The Boy with No Reflection

Description

32 pages
$6.95
ISBN 0-9695519-3-2
DDC jC813'.54

Publisher

Year

1993

Contributor

Illustrations by Don Hynes
Reviewed by Lisa Arsenault

Lisa Arsenault is an elementary-school teacher in Ajax.

Review

Born without a reflection and shunned by other children, a boy sets out
to acquire one. He encounters a sorcerer whose magic table contains a
dragon. The dragon agrees to give the boy a reflection if he can guess
the answer to a riddle. Just before the deadline, the boy discovers the
answer and is granted his wish.

The black-and-white drawings, which evoke images of knights, castles,
jugglers and knaves, dragons, and the like, are the best part of this
book.

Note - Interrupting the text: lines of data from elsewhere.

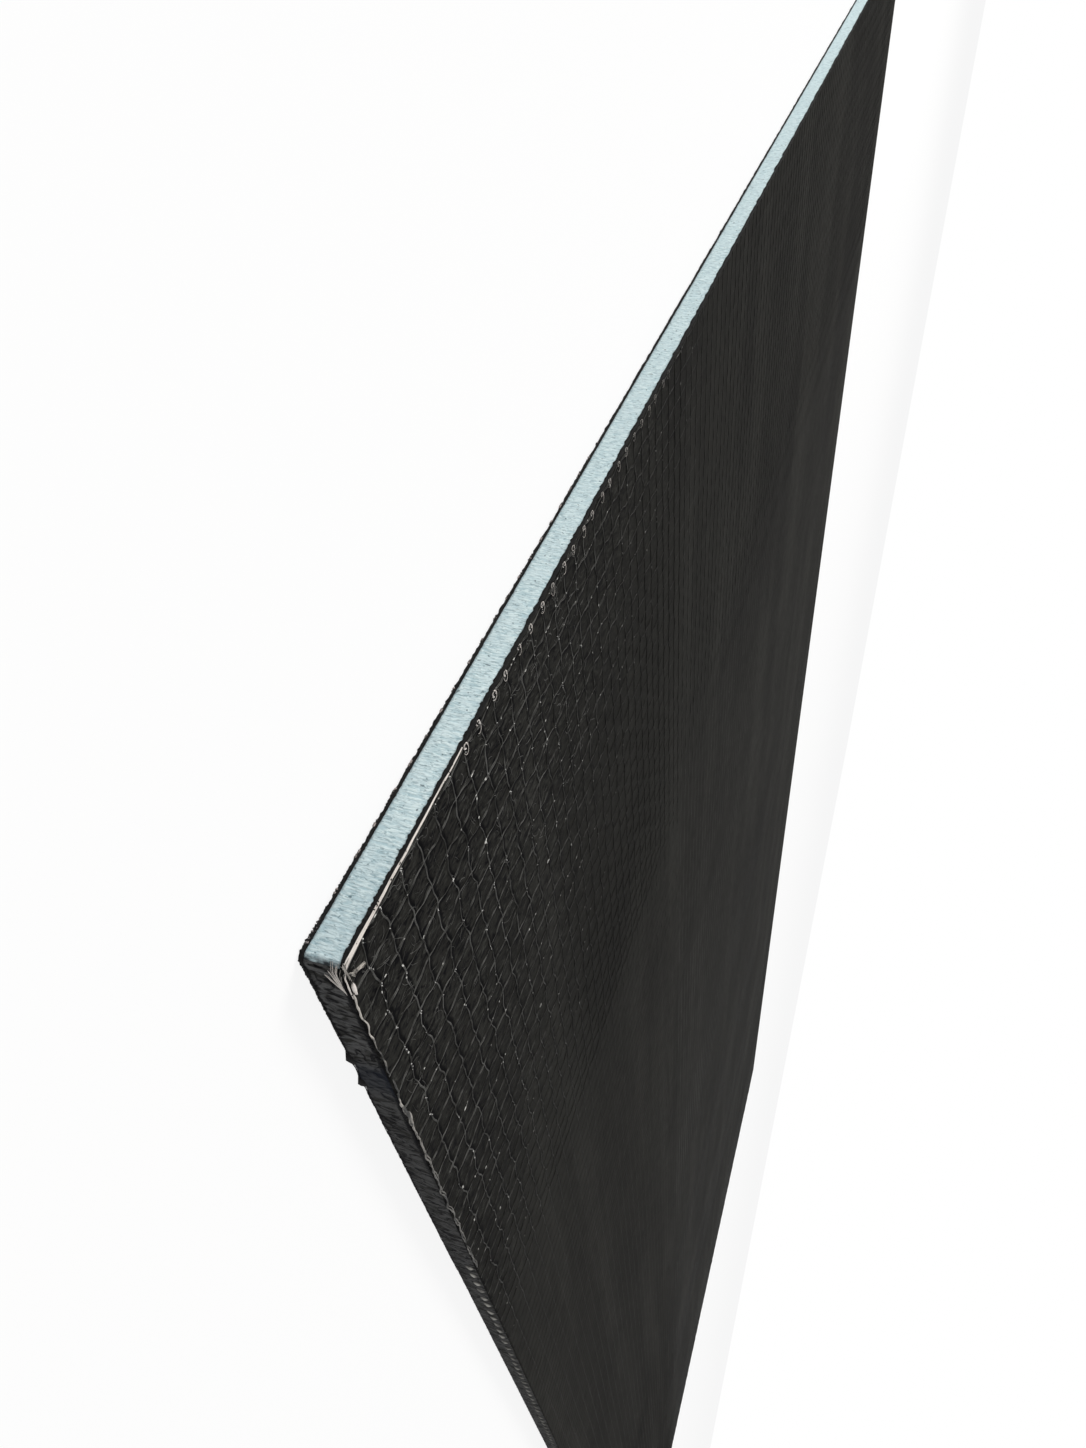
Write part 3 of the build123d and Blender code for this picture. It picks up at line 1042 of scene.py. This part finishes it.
# Corner fray. The folded yarn bursts at the corner: fine white filaments fan out over the wrapped
# edge and gather again at the arris, beside a flattened white tuft and a smudge on the face.
def fray(start, end, bow, thick, count, scatter_by):
    """Filaments from start to end, both (x in, y in, z), bowed down and slightly apart."""
    paths = []
    for number in range(count):
        off = [chance.gauss(0, scatter_by) for axis in range(4)]
        path = []
        for i in range(11):
            way = i / 10
            x_in = start[0] + off[0] + (end[0] + off[1] - start[0] - off[0]) * way
            y_in = start[1] + (end[1] - start[1]) * way
            z = start[2] + off[2] + (end[2] + 0.3 * off[3] - start[2] - off[2]) * way
            z -= bow * math.sin(math.pi * way)
            to_arc = min(corner_radius, max(0.0, corner_radius - x_in))
            rounded = corner_radius - math.sqrt(corner_radius ** 2 - to_arc ** 2)
            y_in = max(y_in, half_width - outer_y + 0.02, rounded * 0.9)
            slim = thick * (0.6 + 0.4 * math.sin(math.pi * way))
            path.append(from_corner(max(0.35, x_in), y_in, min(z, 5.90), slim))
        paths.append(path)
    return paths


smudge_paths = fray((0.7, 0.8, 5.66), (3.4, 0.95, 5.68), 0.0, 0.036, 40, 0.24)
smudge_paths += fray((2.4, 1.1, 5.70), (3.6, 1.9, 5.70), -0.02, 0.034, 16, 0.26)
smudge_paths += fray((3.3, 1.9, 5.70), (4.8, 4.0, 5.68), -0.02, 0.030, 22, 0.24)
smudge_paths += fray((0.9, 0.25, 5.0), (5.5, 0.25, 5.0), 0.2, 0.026, 8, 0.35)
fibres("corner_smudge", smudge_paths, 4, worn_finish)

fray_paths = []
for x_in, level in ((0.5, 4.9), (0.6, 4.3), (1.4, 3.8), (2.4, 3.2), (2.9, 4.3)):
    fray_paths += fray((x_in, 0.25, level), (5.6, 0.25, 5.05), 0.08, 0.026, 4, 0.14)
fray_paths += fray((0.6, 0.9, 5.62), (2.6, 0.42, 5.62), 0.0, 0.040, 9, 0.16)
fray_paths += fray((2.6, 0.45, 5.60), (6.6, 0.35, 5.62), 0.0, 0.050, 6, 0.09)
tuft = []
for i in range(13):
    fat = 0.05 + 0.33 * math.sin(math.pi * i / 12) ** 0.6
    tuft.append(from_corner(4.3 + 2.2 * i / 12, 1.05 - 0.01 * i, 5.93 - fat, fat))
fray_paths.append(tuft)
fibres("corner_fray", fray_paths, 8, fibre_finish)


# Snags. Two shards of dried mortar stick out of the wrapped edge's back arris, about 25 and 31 mm
# from the sawn end, where the mould's edge tore the coat and left a notch behind each.
snag_points = []
snag_faces = []
shard_faces = ((0, 1, 2, 3), (1, 0, 4), (2, 1, 5), (1, 4, 5), (3, 2, 5, 6), (0, 3, 6), (4, 0, 6),
               (5, 4, 6))
for root_start, tip_x, root_stop, top in ((22.2, 24.6, 26.6, 1.5), (29.3, 31.4, 32.8, 1.7)):
    low = len(snag_points)
    root_y = -outer_y + 0.28
    tip_y = -half_width + 0.02
    shard = ((root_start, root_y, 0.32), (root_stop, root_y, 0.32), (root_stop - 0.4, root_y, top),
             (root_start + 0.9, root_y, top - 0.3), (tip_x, tip_y, 0.03), (tip_x + 0.3, tip_y, 0.45),
             (tip_x - 0.8, tip_y + 0.10, 0.40))
    for x_in, y, z in shard:
        snag_points.append((x_in - half_length, y, z))
    for face in shard_faces:
        snag_faces.append(tuple(low + i for i in face))
new_piece("mortar_snags", snag_points, snag_faces, lip_finish, "mortar")


# Folded yarn ends. Farther along, the cross yarns were turned over the front arris and twisted
# together on the upper half of the wrapped edge, so they show as a cord of pale knots.
cord_finish, nodes, place, tone, blotch, grit = mortar_material("folded_yarn")
from_end = distance_in(nodes, place, "X")
bright = nodes.ramp(from_end, 112, 215, 1.0, 0.40)
patch = nodes.ramp(from_end, 196, 204) * nodes.ramp(from_end, 214, 226, 1.0, 0.0)
bright = bright.at_least(0.9 * patch)
fleecy = nodes.ramp(nodes.grain(place, (300, 600, 600), 3.0, 0.6), 0.34, 0.58)
# The knots' pale glass is painted on their outer crown only. This is partly the pale yarn and partly a
# painted highlight along the crown.
pale_crown_and_highlight = nodes.ramp(distance_in(nodes, place, "Y"), 0.42, 0.12)
tone = nodes.mix((0.40 + 0.60 * fleecy) * pale_crown_and_highlight * bright, tone, (0.38, 0.37, 0.34, 1))
finish_surface(nodes, tone, 0.65, 0.05)

folded_yarns = range(21, 84)
thick_knots = (39, 40, 45)
cord_paths = []
for number in folded_yarns:
    x_in = cross_yarn_inset + mesh_pitch * number - 2.2 + chance.uniform(-0.4, 0.4)
    fat = chance.uniform(1.35, 1.65) * (1.15 if number in thick_knots else 1.0)
    level = 3.05 + chance.uniform(-0.15, 0.15)
    path = []
    for i in range(13):
        way = i / 12
        thick = max(0.05, fat * math.sin(math.pi * way) ** 0.7)
        rise = min(5.64 - thick, level + 2.0 * way)
        path.append(from_corner(x_in + 1.2 + 3.4 * way, fat + 0.02, rise, thick))
    cord_paths.append(path)
fibres("folded_yarn_ends", cord_paths, 10, cord_finish)
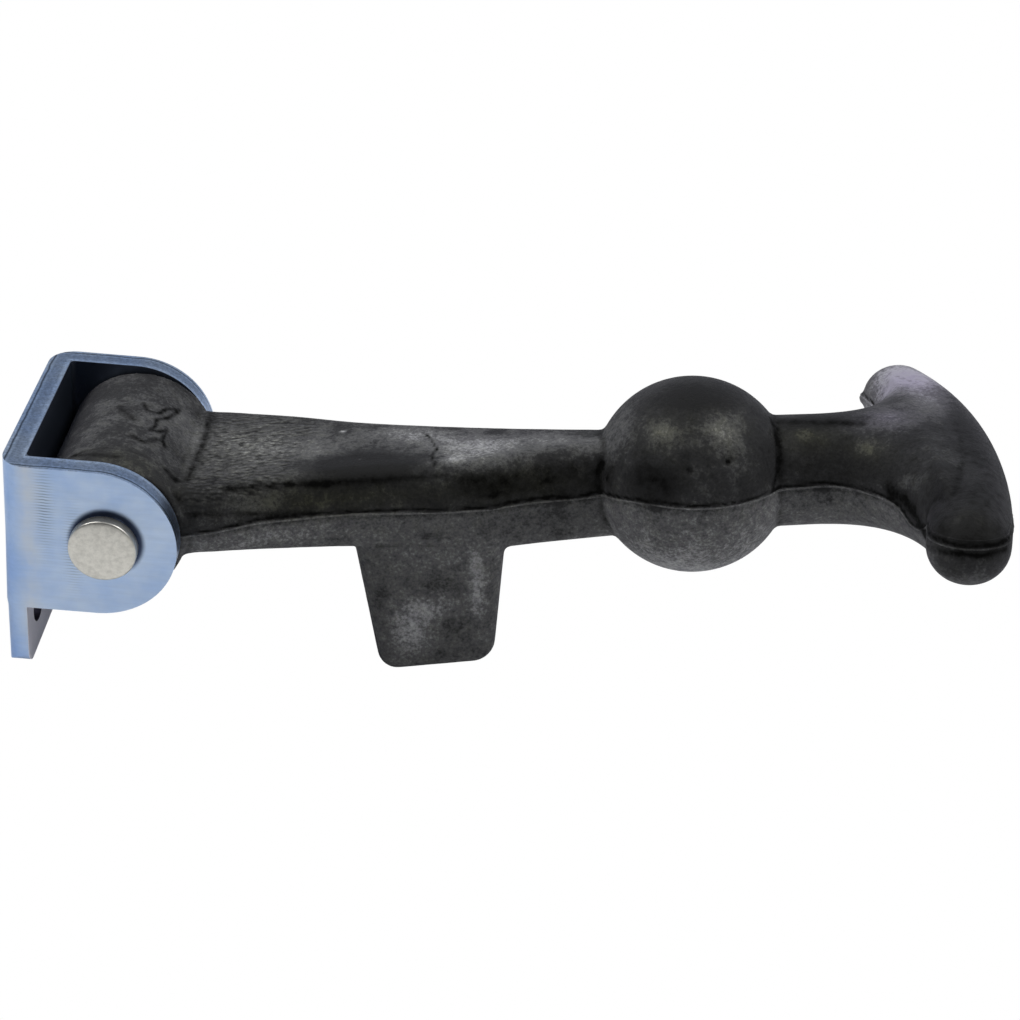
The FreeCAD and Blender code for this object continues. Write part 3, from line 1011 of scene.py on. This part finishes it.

Its promising premise—an absent reflection, with its implicit
questions pertaining to identity and self-esteem—is never fulfilled.
There is little substance to this story. For example, the dragon makes a
great point of threatening the boy with not gaining a reflection if he
fails to solve the riddle, but this is hardly the dire threat the author
intended it to be; logically, the boy would simply be back where he
started and would have lost nothing. This fact reduces the impact of the
challenge theme, which is central to the plot. Unfortunately, this is a
superficial addition to the fairy-tale genre. Not recommended.